--- SOURCE DATA ---
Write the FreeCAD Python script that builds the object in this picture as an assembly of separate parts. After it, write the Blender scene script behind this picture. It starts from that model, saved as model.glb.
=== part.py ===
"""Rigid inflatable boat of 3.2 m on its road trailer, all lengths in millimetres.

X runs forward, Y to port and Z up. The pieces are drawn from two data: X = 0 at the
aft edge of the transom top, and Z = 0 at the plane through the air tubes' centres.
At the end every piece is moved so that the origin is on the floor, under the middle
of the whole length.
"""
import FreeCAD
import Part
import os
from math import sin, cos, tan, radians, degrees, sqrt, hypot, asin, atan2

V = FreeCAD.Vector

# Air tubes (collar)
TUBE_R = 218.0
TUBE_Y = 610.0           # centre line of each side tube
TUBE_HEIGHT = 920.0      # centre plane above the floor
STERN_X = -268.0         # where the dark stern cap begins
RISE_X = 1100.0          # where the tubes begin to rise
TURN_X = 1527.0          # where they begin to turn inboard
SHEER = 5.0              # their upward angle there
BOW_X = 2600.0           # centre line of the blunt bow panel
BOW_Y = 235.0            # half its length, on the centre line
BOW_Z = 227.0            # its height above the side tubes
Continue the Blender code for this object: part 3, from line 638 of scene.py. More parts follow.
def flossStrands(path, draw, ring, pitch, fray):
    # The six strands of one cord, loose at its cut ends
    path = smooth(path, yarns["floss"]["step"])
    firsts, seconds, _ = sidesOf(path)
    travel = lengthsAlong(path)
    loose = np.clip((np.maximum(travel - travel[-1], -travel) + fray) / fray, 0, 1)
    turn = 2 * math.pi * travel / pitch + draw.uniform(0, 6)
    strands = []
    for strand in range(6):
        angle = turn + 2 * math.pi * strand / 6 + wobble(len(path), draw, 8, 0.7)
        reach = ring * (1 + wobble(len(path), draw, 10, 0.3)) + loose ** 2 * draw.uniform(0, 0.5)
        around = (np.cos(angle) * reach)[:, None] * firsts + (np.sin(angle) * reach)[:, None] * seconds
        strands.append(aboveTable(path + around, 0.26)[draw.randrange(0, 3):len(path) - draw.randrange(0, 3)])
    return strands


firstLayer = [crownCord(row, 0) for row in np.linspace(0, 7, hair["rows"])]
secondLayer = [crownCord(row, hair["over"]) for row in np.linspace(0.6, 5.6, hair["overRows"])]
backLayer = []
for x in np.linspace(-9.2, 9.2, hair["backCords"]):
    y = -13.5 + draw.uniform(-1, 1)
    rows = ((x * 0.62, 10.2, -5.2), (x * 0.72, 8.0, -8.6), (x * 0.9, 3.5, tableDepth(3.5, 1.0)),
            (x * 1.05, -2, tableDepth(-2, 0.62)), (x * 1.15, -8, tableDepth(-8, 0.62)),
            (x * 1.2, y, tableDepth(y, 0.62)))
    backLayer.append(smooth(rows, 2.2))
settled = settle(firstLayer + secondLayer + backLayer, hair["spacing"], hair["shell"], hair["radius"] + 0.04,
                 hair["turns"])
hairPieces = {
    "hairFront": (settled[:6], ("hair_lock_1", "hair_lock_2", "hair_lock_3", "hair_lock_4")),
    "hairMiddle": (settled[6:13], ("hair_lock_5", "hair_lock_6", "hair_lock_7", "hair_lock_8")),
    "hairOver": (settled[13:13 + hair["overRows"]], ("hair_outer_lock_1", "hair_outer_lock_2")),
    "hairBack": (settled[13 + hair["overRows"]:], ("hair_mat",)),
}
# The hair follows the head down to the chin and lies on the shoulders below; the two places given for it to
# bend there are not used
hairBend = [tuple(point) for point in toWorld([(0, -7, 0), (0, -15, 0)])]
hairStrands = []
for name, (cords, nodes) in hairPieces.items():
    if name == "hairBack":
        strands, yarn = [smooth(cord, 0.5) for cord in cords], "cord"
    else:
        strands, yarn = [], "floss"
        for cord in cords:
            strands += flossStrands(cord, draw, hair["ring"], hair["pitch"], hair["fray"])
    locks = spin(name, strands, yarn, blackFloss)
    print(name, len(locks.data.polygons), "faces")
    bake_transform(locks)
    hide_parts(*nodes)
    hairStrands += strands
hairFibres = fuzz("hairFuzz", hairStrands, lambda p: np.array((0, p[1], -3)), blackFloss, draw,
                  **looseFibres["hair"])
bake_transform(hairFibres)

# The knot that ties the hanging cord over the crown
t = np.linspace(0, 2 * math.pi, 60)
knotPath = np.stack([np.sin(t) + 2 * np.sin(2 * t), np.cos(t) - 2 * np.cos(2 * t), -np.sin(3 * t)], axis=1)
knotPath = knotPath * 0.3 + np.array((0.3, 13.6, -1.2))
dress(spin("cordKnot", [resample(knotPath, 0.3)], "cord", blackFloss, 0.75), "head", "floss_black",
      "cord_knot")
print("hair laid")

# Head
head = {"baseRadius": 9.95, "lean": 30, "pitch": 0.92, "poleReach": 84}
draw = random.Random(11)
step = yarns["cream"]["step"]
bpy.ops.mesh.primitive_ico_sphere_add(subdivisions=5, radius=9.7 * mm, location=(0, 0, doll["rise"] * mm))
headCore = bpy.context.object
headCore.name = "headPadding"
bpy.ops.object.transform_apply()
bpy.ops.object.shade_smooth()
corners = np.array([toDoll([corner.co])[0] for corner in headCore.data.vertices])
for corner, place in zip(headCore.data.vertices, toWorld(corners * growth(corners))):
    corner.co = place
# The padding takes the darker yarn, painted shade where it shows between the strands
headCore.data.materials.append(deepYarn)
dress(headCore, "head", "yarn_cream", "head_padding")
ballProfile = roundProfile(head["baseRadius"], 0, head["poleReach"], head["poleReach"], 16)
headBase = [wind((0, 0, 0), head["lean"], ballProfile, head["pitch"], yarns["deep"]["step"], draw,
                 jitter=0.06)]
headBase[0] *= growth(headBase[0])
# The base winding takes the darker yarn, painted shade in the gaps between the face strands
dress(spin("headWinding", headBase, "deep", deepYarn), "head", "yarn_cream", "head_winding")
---
- WHAT IS EXPECTED
Type out the material again exactly as presented.

- TASK RESULT
Write the FreeCAD Python script that builds the object in this picture as an assembly of separate parts. After it, write the Blender scene script behind this picture. It starts from that model, saved as model.glb.
=== part.py ===
"""Rigid inflatable boat of 3.2 m on its road trailer, all lengths in millimetres.

X runs forward, Y to port and Z up. The pieces are drawn from two data: X = 0 at the
aft edge of the transom top, and Z = 0 at the plane through the air tubes' centres.
At the end every piece is moved so that the origin is on the floor, under the middle
of the whole length.
"""
import FreeCAD
import Part
import os
from math import sin, cos, tan, radians, degrees, sqrt, hypot, asin, atan2

V = FreeCAD.Vector

# Air tubes (collar)
TUBE_R = 218.0
TUBE_Y = 610.0           # centre line of each side tube
TUBE_HEIGHT = 920.0      # centre plane above the floor
STERN_X = -268.0         # where the dark stern cap begins
RISE_X = 1100.0          # where the tubes begin to rise
TURN_X = 1527.0          # where they begin to turn inboard
SHEER = 5.0              # their upward angle there
BOW_X = 2600.0           # centre line of the blunt bow panel
BOW_Y = 235.0            # half its length, on the centre line
BOW_Z = 227.0            # its height above the side tubes
Continue the Blender code for this object: part 3, from line 638 of scene.py. More parts follow.
def flossStrands(path, draw, ring, pitch, fray):
    # The six strands of one cord, loose at its cut ends
    path = smooth(path, yarns["floss"]["step"])
    firsts, seconds, _ = sidesOf(path)
    travel = lengthsAlong(path)
    loose = np.clip((np.maximum(travel - travel[-1], -travel) + fray) / fray, 0, 1)
    turn = 2 * math.pi * travel / pitch + draw.uniform(0, 6)
    strands = []
    for strand in range(6):
        angle = turn + 2 * math.pi * strand / 6 + wobble(len(path), draw, 8, 0.7)
        reach = ring * (1 + wobble(len(path), draw, 10, 0.3)) + loose ** 2 * draw.uniform(0, 0.5)
        around = (np.cos(angle) * reach)[:, None] * firsts + (np.sin(angle) * reach)[:, None] * seconds
        strands.append(aboveTable(path + around, 0.26)[draw.randrange(0, 3):len(path) - draw.randrange(0, 3)])
    return strands


firstLayer = [crownCord(row, 0) for row in np.linspace(0, 7, hair["rows"])]
secondLayer = [crownCord(row, hair["over"]) for row in np.linspace(0.6, 5.6, hair["overRows"])]
backLayer = []
for x in np.linspace(-9.2, 9.2, hair["backCords"]):
    y = -13.5 + draw.uniform(-1, 1)
    rows = ((x * 0.62, 10.2, -5.2), (x * 0.72, 8.0, -8.6), (x * 0.9, 3.5, tableDepth(3.5, 1.0)),
            (x * 1.05, -2, tableDepth(-2, 0.62)), (x * 1.15, -8, tableDepth(-8, 0.62)),
            (x * 1.2, y, tableDepth(y, 0.62)))
    backLayer.append(smooth(rows, 2.2))
settled = settle(firstLayer + secondLayer + backLayer, hair["spacing"], hair["shell"], hair["radius"] + 0.04,
                 hair["turns"])
hairPieces = {
    "hairFront": (settled[:6], ("hair_lock_1", "hair_lock_2", "hair_lock_3", "hair_lock_4")),
    "hairMiddle": (settled[6:13], ("hair_lock_5", "hair_lock_6", "hair_lock_7", "hair_lock_8")),
    "hairOver": (settled[13:13 + hair["overRows"]], ("hair_outer_lock_1", "hair_outer_lock_2")),
    "hairBack": (settled[13 + hair["overRows"]:], ("hair_mat",)),
}
# The hair follows the head down to the chin and lies on the shoulders below; the two places given for it to
# bend there are not used
hairBend = [tuple(point) for point in toWorld([(0, -7, 0), (0, -15, 0)])]
hairStrands = []
for name, (cords, nodes) in hairPieces.items():
    if name == "hairBack":
        strands, yarn = [smooth(cord, 0.5) for cord in cords], "cord"
    else:
        strands, yarn = [], "floss"
        for cord in cords:
            strands += flossStrands(cord, draw, hair["ring"], hair["pitch"], hair["fray"])
    locks = spin(name, strands, yarn, blackFloss)
    print(name, len(locks.data.polygons), "faces")
    bake_transform(locks)
    hide_parts(*nodes)
    hairStrands += strands
hairFibres = fuzz("hairFuzz", hairStrands, lambda p: np.array((0, p[1], -3)), blackFloss, draw,
                  **looseFibres["hair"])
bake_transform(hairFibres)

# The knot that ties the hanging cord over the crown
t = np.linspace(0, 2 * math.pi, 60)
knotPath = np.stack([np.sin(t) + 2 * np.sin(2 * t), np.cos(t) - 2 * np.cos(2 * t), -np.sin(3 * t)], axis=1)
knotPath = knotPath * 0.3 + np.array((0.3, 13.6, -1.2))
dress(spin("cordKnot", [resample(knotPath, 0.3)], "cord", blackFloss, 0.75), "head", "floss_black",
      "cord_knot")
print("hair laid")

# Head
head = {"baseRadius": 9.95, "lean": 30, "pitch": 0.92, "poleReach": 84}
draw = random.Random(11)
step = yarns["cream"]["step"]
bpy.ops.mesh.primitive_ico_sphere_add(subdivisions=5, radius=9.7 * mm, location=(0, 0, doll["rise"] * mm))
headCore = bpy.context.object
headCore.name = "headPadding"
bpy.ops.object.transform_apply()
bpy.ops.object.shade_smooth()
corners = np.array([toDoll([corner.co])[0] for corner in headCore.data.vertices])
for corner, place in zip(headCore.data.vertices, toWorld(corners * growth(corners))):
    corner.co = place
# The padding takes the darker yarn, painted shade where it shows between the strands
headCore.data.materials.append(deepYarn)
dress(headCore, "head", "yarn_cream", "head_padding")
ballProfile = roundProfile(head["baseRadius"], 0, head["poleReach"], head["poleReach"], 16)
headBase = [wind((0, 0, 0), head["lean"], ballProfile, head["pitch"], yarns["deep"]["step"], draw,
                 jitter=0.06)]
headBase[0] *= growth(headBase[0])
# The base winding takes the darker yarn, painted shade in the gaps between the face strands
dress(spin("headWinding", headBase, "deep", deepYarn), "head", "yarn_cream", "head_winding")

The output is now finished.